### What you need to do
Set down exactly, please, each line from the one containing "suction_manifold();" through the one containing "obj.parent = None", both lines included, and no other line.
--- BEGIN ---
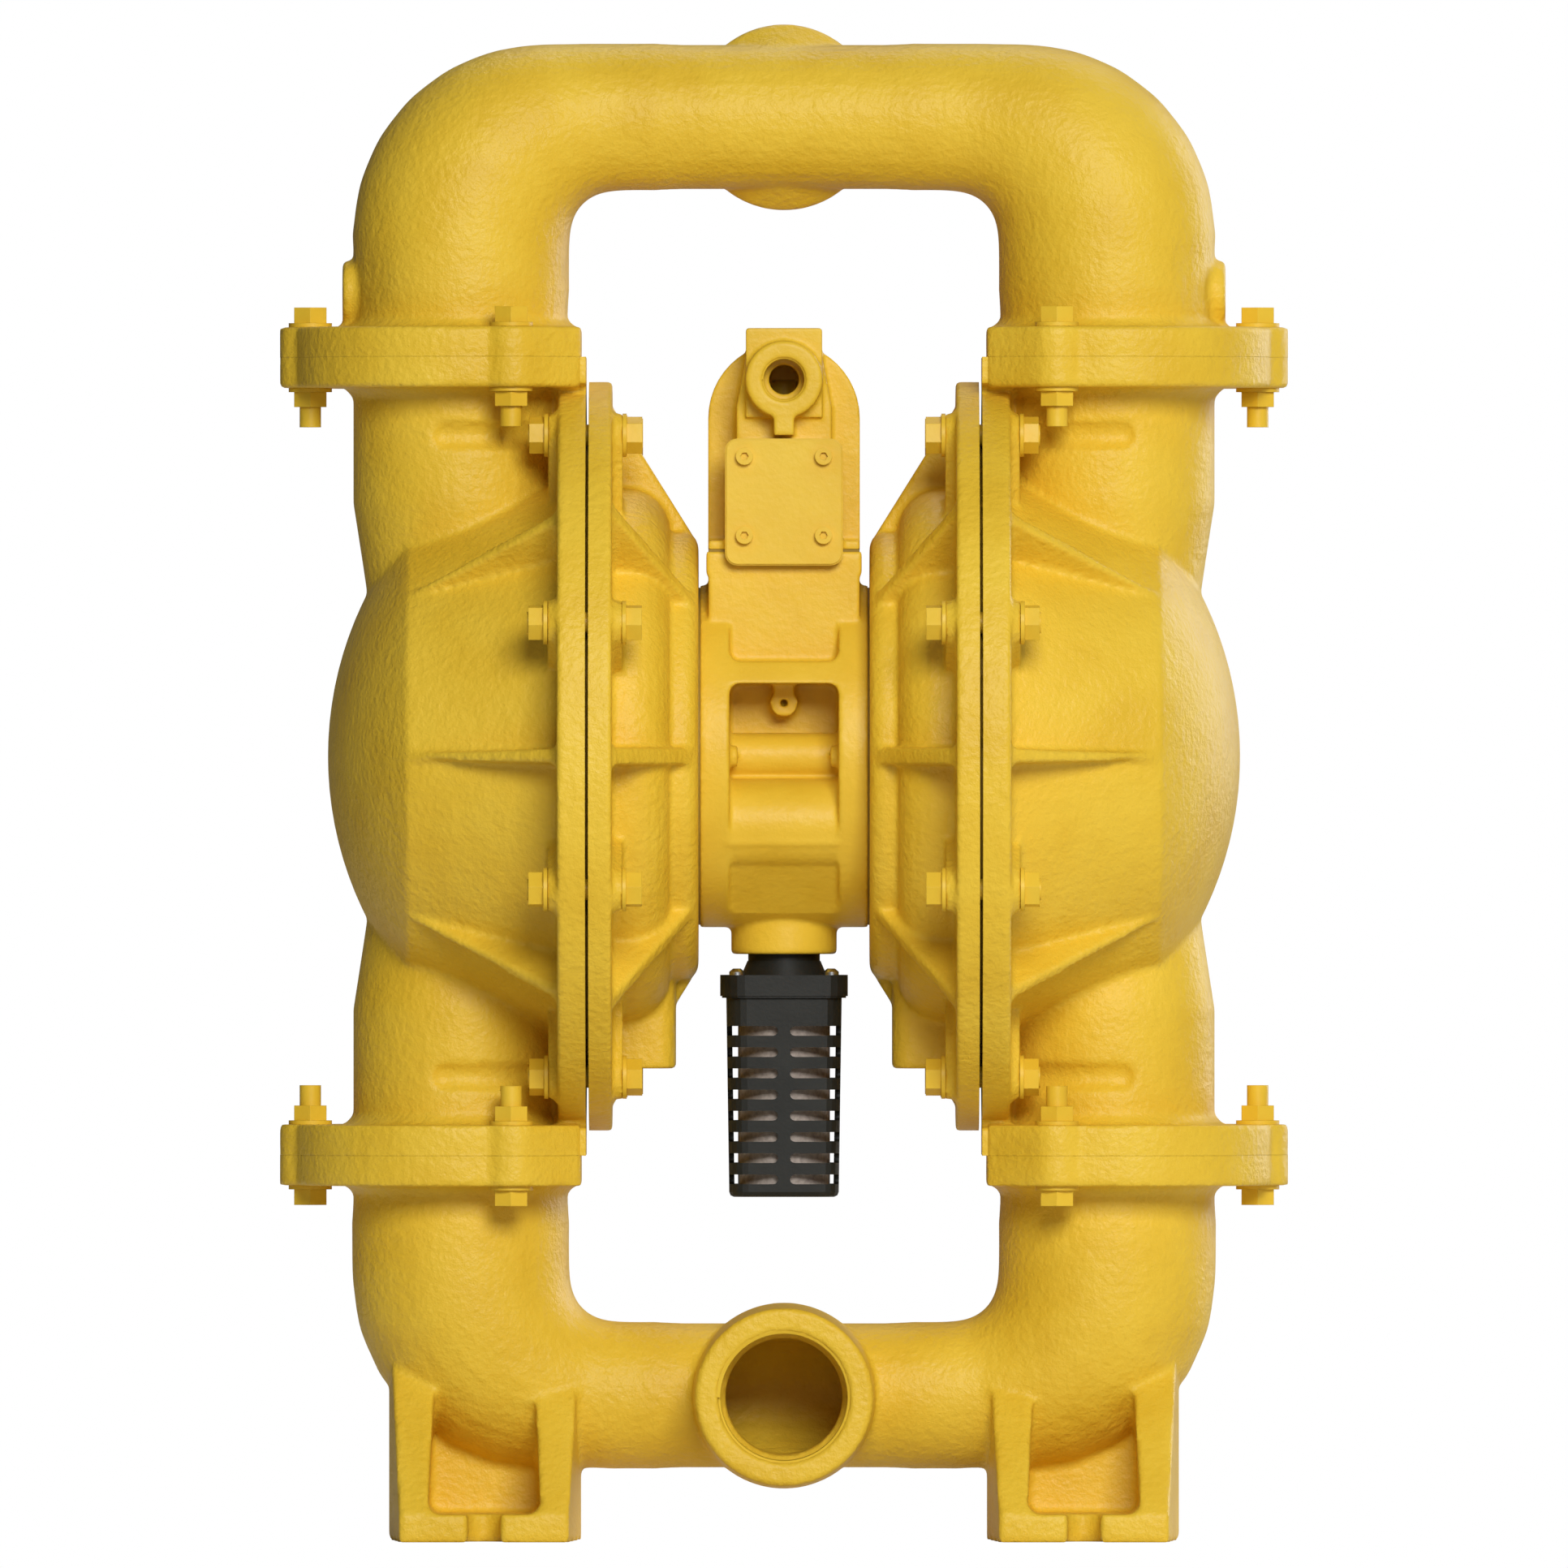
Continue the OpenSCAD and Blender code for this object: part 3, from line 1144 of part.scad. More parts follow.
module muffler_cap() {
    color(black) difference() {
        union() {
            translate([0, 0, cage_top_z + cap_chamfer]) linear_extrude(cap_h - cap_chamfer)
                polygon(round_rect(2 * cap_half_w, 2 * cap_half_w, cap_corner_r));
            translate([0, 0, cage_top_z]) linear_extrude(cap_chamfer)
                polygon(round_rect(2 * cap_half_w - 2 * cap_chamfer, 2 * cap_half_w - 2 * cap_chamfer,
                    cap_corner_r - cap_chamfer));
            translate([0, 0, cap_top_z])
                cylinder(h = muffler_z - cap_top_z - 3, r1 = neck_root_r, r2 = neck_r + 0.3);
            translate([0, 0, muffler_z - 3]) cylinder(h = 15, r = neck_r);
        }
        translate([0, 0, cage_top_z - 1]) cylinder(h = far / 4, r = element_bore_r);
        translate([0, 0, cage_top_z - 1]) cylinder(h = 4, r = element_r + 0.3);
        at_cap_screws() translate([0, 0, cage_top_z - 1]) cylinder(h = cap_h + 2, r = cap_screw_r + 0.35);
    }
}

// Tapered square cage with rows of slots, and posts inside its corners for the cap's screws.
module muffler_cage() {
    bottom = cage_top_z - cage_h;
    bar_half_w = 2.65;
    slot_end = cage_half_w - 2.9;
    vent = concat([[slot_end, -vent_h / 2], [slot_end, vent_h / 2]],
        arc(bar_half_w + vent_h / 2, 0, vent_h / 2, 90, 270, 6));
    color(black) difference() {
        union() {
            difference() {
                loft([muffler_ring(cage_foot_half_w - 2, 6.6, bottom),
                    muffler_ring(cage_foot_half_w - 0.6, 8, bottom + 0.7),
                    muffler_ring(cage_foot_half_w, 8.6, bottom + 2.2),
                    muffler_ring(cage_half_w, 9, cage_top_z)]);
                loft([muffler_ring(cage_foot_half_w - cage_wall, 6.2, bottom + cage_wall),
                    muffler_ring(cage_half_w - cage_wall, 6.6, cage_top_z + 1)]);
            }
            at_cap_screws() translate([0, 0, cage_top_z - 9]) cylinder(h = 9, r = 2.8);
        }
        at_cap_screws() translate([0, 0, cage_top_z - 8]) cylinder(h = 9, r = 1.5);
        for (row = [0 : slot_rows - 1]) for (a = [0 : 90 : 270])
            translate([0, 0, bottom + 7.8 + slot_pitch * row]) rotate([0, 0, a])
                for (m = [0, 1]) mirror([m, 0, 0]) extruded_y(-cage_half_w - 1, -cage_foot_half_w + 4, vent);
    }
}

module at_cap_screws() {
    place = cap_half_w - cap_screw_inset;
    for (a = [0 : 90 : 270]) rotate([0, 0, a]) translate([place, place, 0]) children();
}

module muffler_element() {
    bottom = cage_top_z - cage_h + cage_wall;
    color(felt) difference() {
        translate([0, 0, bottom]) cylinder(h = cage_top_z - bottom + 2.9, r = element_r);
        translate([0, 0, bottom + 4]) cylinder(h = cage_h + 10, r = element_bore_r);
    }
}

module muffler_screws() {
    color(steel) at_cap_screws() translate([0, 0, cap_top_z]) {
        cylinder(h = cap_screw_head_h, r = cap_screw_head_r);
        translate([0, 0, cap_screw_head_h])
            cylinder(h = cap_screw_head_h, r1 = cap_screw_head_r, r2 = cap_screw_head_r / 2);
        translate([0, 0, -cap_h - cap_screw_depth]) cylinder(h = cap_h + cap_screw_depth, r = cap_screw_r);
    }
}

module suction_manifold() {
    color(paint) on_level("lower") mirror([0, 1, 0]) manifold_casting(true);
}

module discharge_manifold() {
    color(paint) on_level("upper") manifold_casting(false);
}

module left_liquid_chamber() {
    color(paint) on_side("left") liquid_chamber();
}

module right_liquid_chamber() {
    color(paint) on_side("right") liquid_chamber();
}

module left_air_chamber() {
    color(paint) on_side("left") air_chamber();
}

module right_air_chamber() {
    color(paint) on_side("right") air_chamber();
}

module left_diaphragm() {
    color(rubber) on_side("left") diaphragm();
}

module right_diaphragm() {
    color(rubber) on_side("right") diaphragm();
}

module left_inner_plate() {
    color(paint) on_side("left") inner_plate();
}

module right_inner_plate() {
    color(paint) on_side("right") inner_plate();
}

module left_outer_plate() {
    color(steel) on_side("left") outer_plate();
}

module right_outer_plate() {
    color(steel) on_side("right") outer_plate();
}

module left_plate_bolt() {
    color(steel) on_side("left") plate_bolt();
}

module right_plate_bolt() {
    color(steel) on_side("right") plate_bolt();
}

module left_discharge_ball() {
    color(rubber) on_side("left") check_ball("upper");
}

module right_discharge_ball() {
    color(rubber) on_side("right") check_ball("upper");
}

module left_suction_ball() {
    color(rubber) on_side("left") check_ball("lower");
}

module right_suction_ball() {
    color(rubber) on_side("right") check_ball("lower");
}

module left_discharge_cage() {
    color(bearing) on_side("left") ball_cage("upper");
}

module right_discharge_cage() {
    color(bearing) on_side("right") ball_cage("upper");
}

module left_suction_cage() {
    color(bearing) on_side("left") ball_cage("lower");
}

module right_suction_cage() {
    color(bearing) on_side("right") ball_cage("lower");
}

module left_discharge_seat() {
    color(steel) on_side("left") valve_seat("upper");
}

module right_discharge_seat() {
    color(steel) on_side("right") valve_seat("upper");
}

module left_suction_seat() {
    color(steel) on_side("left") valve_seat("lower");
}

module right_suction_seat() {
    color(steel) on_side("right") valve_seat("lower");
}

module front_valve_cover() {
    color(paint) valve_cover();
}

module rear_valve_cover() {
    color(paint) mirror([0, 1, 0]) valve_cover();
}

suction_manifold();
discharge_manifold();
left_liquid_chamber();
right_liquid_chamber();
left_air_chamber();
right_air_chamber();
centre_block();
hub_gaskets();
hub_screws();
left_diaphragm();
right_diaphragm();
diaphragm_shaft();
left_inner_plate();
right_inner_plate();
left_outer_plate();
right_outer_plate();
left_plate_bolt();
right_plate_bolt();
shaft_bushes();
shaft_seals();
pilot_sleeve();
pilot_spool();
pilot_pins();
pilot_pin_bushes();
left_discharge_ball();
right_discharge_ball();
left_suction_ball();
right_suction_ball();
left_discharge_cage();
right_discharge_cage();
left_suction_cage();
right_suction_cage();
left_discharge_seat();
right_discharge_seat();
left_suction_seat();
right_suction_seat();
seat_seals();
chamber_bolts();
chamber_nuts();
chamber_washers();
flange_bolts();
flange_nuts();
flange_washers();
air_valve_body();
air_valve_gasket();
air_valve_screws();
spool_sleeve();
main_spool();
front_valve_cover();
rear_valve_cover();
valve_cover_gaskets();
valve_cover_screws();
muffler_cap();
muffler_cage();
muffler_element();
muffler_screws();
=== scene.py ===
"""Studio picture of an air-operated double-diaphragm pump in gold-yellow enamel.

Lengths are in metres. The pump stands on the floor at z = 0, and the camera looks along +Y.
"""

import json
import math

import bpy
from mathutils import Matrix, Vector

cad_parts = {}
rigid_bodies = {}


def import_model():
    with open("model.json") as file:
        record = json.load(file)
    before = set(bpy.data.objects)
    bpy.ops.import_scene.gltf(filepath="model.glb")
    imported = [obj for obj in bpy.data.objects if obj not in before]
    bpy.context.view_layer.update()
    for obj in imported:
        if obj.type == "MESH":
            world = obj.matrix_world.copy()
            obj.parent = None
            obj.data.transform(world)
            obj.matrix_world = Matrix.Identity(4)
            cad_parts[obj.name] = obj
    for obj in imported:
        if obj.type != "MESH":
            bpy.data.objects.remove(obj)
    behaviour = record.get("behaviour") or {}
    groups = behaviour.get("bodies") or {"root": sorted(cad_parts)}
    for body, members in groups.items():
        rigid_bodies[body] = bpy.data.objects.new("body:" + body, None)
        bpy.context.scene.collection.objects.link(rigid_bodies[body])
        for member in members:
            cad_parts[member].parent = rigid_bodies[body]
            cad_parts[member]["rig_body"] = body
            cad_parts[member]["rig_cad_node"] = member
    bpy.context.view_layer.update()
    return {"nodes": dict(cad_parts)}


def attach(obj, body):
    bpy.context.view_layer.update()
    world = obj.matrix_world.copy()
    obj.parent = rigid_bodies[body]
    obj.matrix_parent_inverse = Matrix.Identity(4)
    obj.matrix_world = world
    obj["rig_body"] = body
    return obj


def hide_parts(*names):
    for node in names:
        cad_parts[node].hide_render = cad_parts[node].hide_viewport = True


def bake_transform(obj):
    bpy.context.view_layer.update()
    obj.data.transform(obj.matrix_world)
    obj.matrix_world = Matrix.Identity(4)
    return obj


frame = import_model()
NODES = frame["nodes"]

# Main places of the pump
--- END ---
### Solution to the exercise
suction_manifold();
discharge_manifold();
left_liquid_chamber();
right_liquid_chamber();
left_air_chamber();
right_air_chamber();
centre_block();
hub_gaskets();
hub_screws();
left_diaphragm();
right_diaphragm();
diaphragm_shaft();
left_inner_plate();
right_inner_plate();
left_outer_plate();
right_outer_plate();
left_plate_bolt();
right_plate_bolt();
shaft_bushes();
shaft_seals();
pilot_sleeve();
pilot_spool();
pilot_pins();
pilot_pin_bushes();
left_discharge_ball();
right_discharge_ball();
left_suction_ball();
right_suction_ball();
left_discharge_cage();
right_discharge_cage();
left_suction_cage();
right_suction_cage();
left_discharge_seat();
right_discharge_seat();
left_suction_seat();
right_suction_seat();
seat_seals();
chamber_bolts();
chamber_nuts();
chamber_washers();
flange_bolts();
flange_nuts();
flange_washers();
air_valve_body();
air_valve_gasket();
air_valve_screws();
spool_sleeve();
main_spool();
front_valve_cover();
rear_valve_cover();
valve_cover_gaskets();
valve_cover_screws();
muffler_cap();
muffler_cage();
muffler_element();
muffler_screws();
=== scene.py ===
"""Studio picture of an air-operated double-diaphragm pump in gold-yellow enamel.

Lengths are in metres. The pump stands on the floor at z = 0, and the camera looks along +Y.
"""

import json
import math

import bpy
from mathutils import Matrix, Vector

cad_parts = {}
rigid_bodies = {}


def import_model():
    with open("model.json") as file:
        record = json.load(file)
    before = set(bpy.data.objects)
    bpy.ops.import_scene.gltf(filepath="model.glb")
    imported = [obj for obj in bpy.data.objects if obj not in before]
    bpy.context.view_layer.update()
    for obj in imported:
        if obj.type == "MESH":
            world = obj.matrix_world.copy()
            obj.parent = None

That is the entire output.